## Begin Provided data

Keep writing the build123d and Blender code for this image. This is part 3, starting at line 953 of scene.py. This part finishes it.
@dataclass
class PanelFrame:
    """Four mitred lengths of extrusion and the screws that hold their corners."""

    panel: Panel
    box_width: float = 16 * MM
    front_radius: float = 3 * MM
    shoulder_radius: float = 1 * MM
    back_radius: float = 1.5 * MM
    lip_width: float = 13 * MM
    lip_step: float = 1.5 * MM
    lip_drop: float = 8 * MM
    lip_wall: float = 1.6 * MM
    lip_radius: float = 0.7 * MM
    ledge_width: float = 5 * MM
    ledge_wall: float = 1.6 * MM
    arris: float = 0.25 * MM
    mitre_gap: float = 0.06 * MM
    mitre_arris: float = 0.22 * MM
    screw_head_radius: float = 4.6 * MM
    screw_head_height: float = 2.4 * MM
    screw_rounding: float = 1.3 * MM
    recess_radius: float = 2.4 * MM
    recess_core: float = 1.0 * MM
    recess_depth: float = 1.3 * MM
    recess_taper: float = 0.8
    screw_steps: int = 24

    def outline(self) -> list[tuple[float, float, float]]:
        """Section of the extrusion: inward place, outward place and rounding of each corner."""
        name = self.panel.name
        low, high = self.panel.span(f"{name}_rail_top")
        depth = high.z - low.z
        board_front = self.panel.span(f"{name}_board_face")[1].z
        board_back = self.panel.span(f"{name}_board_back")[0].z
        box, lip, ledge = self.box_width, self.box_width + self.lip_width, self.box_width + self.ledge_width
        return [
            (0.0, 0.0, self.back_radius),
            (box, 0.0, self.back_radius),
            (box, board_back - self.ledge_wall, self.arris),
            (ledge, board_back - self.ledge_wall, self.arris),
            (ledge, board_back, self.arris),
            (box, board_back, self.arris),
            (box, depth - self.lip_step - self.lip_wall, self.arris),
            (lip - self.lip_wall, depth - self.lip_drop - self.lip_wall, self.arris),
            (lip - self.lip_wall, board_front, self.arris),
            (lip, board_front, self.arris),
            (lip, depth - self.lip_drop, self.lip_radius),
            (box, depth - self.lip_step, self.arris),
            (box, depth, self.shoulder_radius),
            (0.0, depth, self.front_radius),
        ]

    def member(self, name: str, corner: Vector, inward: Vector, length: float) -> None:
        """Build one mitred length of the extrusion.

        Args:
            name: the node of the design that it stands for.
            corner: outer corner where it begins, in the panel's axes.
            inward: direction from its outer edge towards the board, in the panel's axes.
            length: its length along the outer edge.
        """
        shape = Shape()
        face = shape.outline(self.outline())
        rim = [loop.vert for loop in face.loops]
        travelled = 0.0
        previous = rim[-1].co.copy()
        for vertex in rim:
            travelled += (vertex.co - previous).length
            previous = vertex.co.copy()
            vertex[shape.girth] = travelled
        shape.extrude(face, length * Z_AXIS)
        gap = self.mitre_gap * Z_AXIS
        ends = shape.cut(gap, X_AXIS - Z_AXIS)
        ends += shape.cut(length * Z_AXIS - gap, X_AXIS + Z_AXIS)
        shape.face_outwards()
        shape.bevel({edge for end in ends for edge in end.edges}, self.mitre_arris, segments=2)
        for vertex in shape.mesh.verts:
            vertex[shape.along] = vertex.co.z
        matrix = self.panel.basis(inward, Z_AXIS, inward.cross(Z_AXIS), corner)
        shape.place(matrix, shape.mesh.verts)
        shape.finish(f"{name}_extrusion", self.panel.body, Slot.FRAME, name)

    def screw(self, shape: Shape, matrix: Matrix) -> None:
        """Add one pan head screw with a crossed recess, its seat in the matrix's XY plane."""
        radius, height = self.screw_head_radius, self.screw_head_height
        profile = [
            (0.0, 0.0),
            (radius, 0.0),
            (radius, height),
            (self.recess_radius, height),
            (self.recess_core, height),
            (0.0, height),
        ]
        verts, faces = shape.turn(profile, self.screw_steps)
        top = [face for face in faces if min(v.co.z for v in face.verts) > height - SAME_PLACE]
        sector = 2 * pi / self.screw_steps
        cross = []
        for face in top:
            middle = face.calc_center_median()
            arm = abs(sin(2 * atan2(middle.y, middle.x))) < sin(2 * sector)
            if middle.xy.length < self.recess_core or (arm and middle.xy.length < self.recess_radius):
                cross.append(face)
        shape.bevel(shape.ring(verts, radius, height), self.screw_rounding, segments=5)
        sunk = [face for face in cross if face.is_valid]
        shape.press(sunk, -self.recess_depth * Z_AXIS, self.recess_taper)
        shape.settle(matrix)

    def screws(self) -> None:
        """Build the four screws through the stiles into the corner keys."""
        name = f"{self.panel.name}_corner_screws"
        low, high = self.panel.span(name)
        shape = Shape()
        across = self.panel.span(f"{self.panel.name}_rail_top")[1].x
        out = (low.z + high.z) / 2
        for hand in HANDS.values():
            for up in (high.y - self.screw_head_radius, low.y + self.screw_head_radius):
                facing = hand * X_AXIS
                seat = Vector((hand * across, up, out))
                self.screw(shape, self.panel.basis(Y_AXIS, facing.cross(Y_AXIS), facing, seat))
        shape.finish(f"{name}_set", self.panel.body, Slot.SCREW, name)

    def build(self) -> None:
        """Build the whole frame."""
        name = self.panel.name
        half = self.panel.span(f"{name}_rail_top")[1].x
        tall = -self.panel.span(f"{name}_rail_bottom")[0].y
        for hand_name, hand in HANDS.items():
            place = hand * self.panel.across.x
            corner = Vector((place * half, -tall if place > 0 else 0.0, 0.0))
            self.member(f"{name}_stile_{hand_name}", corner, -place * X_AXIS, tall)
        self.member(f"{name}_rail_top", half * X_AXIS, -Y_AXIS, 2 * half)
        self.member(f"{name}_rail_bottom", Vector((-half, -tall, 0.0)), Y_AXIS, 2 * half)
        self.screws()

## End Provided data

# Task brief
Reproduce only the lines from the top of the material through the one bearing "mitred lengths of", each exactly as it stands.

# Task output
Keep writing the build123d and Blender code for this image. This is part 3, starting at line 953 of scene.py. This part finishes it.
@dataclass
class PanelFrame:
    """Four mitred lengths of extrusion and the screws that hold their corners."""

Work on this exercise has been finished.